Your Git and their Git use git push
very similarly, but in the other direction, and with a twist: your Git gives them your commits—the ones you have that they don't, that is—and then asks them to set their master
, or whatever branch you are pushing, to set as its tip commit, the same commit you have as the tip of your master
. There's no renaming here: you ask them to make their master
exactly the same as your master
.
When you git fetch
, your Git renames their branch-names, so it's safe to just take them whole. No matter what they did to their branches, this cannot affect your own branch names. But when you git push
, you have your Git ask them to set their branch-names, with no renaming at all. If they don't like the requested setting, they can say "no, I won't set that": they can reject your push. That doesn't happen with fetch, and that's where your initial question comes in.
git pull
= git fetch
+ something else
Fetching just gets you their new commits. Because git fetch
never touches your own branches, you often want a second step.

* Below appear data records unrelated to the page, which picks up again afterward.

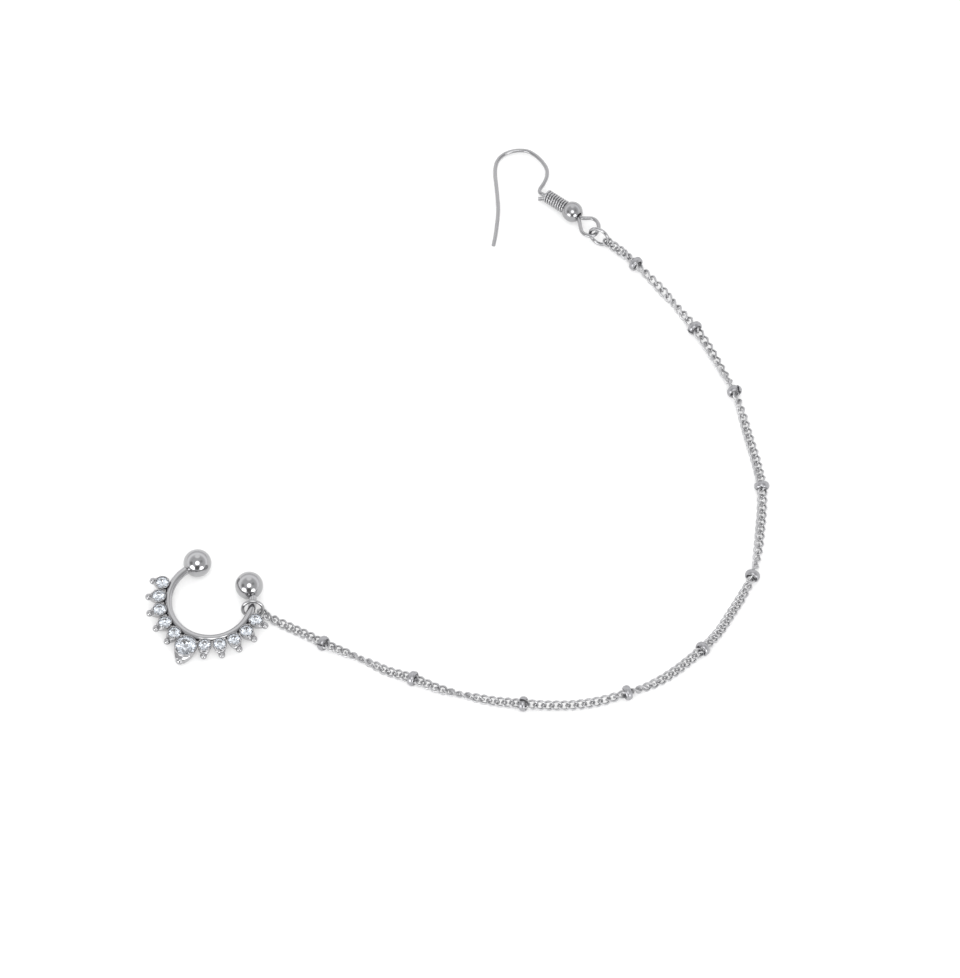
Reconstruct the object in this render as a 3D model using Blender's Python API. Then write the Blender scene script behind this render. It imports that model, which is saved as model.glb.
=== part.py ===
"""Open nose ring with a row of set stones, joined by a fine beaded chain to a French ear hook."""

from math import acos, asin, cos, degrees, pi, radians, sin

import bmesh
import bpy
from mathutils import Matrix, Vector

MM = 0.001
ENLARGE = 1000.0

# Nose ring: an open round bar, a soldered ball on each end, and cups for stones round its outer side
BAR_CIRCLE_R = 6.07 * MM
BAR_R = 0.65 * MM
BALL_R = 2.0 * MM
BALL_OFFSET = 0.08 * MM
BALL_CIRCLE_R = BAR_CIRCLE_R + BALL_OFFSET
BALL_HALF_ANGLE = 138.0
BAR_POINTS = 40
FLARE_POWER = 8

# Settings, measured in the ring's own plane, with the large stone in the middle of the row
SMALL_PER_SIDE = 5
SMALL_STAND_OFF = 1.25 * MM
LARGE_STAND_OFF = 2.18 * MM
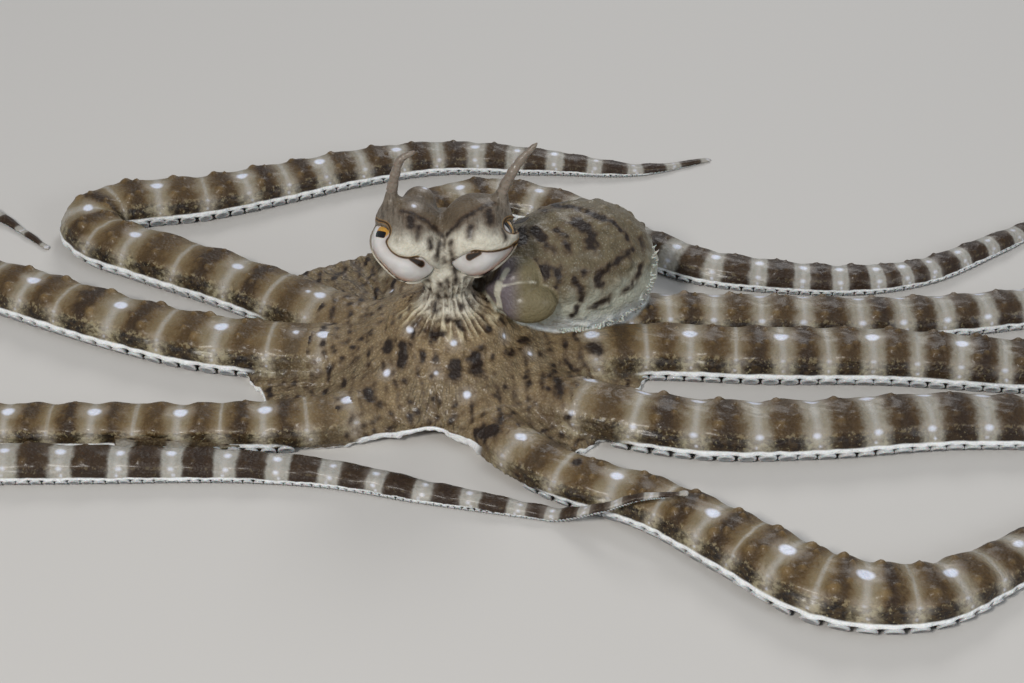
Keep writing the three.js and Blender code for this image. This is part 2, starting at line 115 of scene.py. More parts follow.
# widths: across the arm at each fifth of its length. root: length of the stretch inside the web.
# spots: whether its white spots lie along the middle of its back, one to every second pale band, or in pairs.
# crisp: the shares of its length between which its bands turn from soft to sharp.
# bands: (place along the arm, number of the pale band there), between which the others are evenly spaced.
# route: the arm's line over the floor from the crown to the tip, (x, y) or (x, y, lift).
ARMS = {
    "left_1": {
        "widths": [13.5, 13, 16.5, 9.5, 5.5, 1.6], "spots": "middle", "root": 38,
        "crisp": (0.4, 0.85),
        "bands": [(27, 2), (51, 4), (74, 6), (92.5, 8), (109, 10), (126.5, 12), (145.4, 14), (260, 27)],
        "route": [(2, -6), (9, -24), (21, -36), (42, -47), (58, -60), (74, -73), (92, -75), (106, -68),
                  (122, -56), (140, -47), (158, -50), (169, -63), (168, -80), (156, -91), (142, -92)],
    },
    "left_2": {
        "widths": [15.5, 15.5, 14.5, 11.5, 7, 1.6], "spots": "pairs", "root": 38,
        "crisp": (0.1, 0.6),
        "bands": [(12.7, 1), (63.5, 5), (113.9, 9), (190, 16), (267, 25)],
        "route": [(5, -3), (31, -16), (53, -22), (77, -22), (107, -19), (130, -20), (156, -27),
                  (182, -36), (207, -38), (228, -30), (243, -18), (258, -11)],
    },
    "left_3": {
        "widths": [15, 15.5, 15, 12, 7.5, 1.6], "spots": "middle", "root": 36,
        "crisp": (0.14, 0.65),
        "bands": [(36.5, 3), (57, 5), (77.5, 7), (98, 9), (117.5, 11), (266, 26)],
        "route": [(6, 2), (25, 5), (43, 6.5), (69, 5), (97, 4.5), (128, 1), (155, 0), (182, 5),
                  (206, 13), (229, 15), (250, 8), (268, 6)],
    },
    "left_4": {
        "widths": [12.5, 12.5, 12, 10, 6.5, 1.6], "spots": "pairs", "root": 34,
        "crisp": (0.12, 0.6),
        "bands": [(23.5, 2), (34.5, 3), (67, 6), (77, 7), (90, 8), (109.5, 10), (261, 25)],
        "route": [(6, 6), (24, 13.5), (44, 21.3), (64, 21.3), (99, 20.5), (130, 24.5), (154, 31),
                  (176, 40), (199, 46), (222, 44), (243, 38), (258, 42)],
    },
    "right_4": {
        "widths": [13.5, 13.5, 12, 9.5, 6.5, 1.6], "spots": "middle", "root": 38,
        "crisp": (0.2, 0.6),
        "bands": [(51, 5), (65, 6), (137.5, 13), (158.5, 15), (176, 17), (190, 19), (219, 22), (262, 27)],
        "route": [(-6, 12), (-11, 32), (-14, 52), (-8, 67), (5, 73), (19, 70), (32, 62), (45, 51),
                  (58, 43), (76, 39), (97, 38), (112, 42), (128, 52), (144, 63), (160, 70), (177, 70)],
    },
    "right_3": {
        "widths": [15.5, 15.5, 15, 12.5, 9.5, 1.6], "spots": "middle", "root": 40,
        "crisp": (0.4, 0.9),
        "bands": [(51, 4), (81, 6), (109.6, 9), (132.6, 11), (268, 24)],
        "route": [(-9, 8), (-31, 20), (-56, 35), (-78, 46.5), (-89, 53), (-93.5, 60.5), (-89, 67.5),
                  (-80, 70.5), (-67, 73), (-49, 80), (-30, 88), (-8, 94), (20, 93), (45, 91), (64, 97)],
    },
    "right_2": {
        "widths": [15.5, 15.5, 14.5, 11, 6.5, 1.6], "spots": "middle", "root": 38,
        "crisp": (0.3, 0.75),
        "bands": [(45, 4), (71, 6), (85.4, 7), (271, 25)],
        "route": [(-10, 3), (-35, 6), (-59, 10), (-82, 19), (-111, 33), (-135, 42), (-158, 51),
                  (-171, 64), (-169, 80), (-155, 88), (-138, 83), (-121, 71), (-104, 55)],
    },
    "right_1": {
        "widths": [14, 13, 11.5, 9.8, 6.5, 1.6], "spots": "middle", "root": 36,
        "crisp": (0.35, 0.62),
        "bands": [(20, 2), (56.5, 6), (94, 10), (182.1, 18), (206.6, 20), (252.1, 24), (293.2, 28),
                  (323.2, 32)],
        "route": [(-8, -6), (-24, -17.5), (-48, -21), (-76, -20.8), (-104, -20), (-118, -18.8),
                  (-128, -18.6), (-135, -22), (-137, -27), (-134, -32.2), (-127, -34.6), (-116, -34),
                  (-104, -32.6), (-76, -32.3), (-46, -32.6), (-26, -35), (-8, -40), (8, -44),
                  (20, -47), (30, -50.5, 5), (38, -51.5, 9), (47, -52.5, 10.8)],
    },
}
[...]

The main problem here is that the correct second step to take depends on what commits you brought in, and what commits you already had. There are two main options: git merge
, and git rebase
. You can program Git to make git pull
do either one. The default is to do git merge
.
Again, the "right" command depends on what you have in your branches, what you got from the remote when you fetched, and how you want to work. Most people, in practice, mostly want git rebase
here, but git pull
defaults to running git merge
. In many cases, both commands wind up doing the same thing, so that it doesn't matter that the default is the wrong command. But I advise newbies to avoid git pull
, because it does default to the command most people mostly don't want, and because when things go wrong—they always do eventually—the way to recover from the problem depends on you knowing that you ran git rebase
or git merge
. If you actually use those directly, you will know.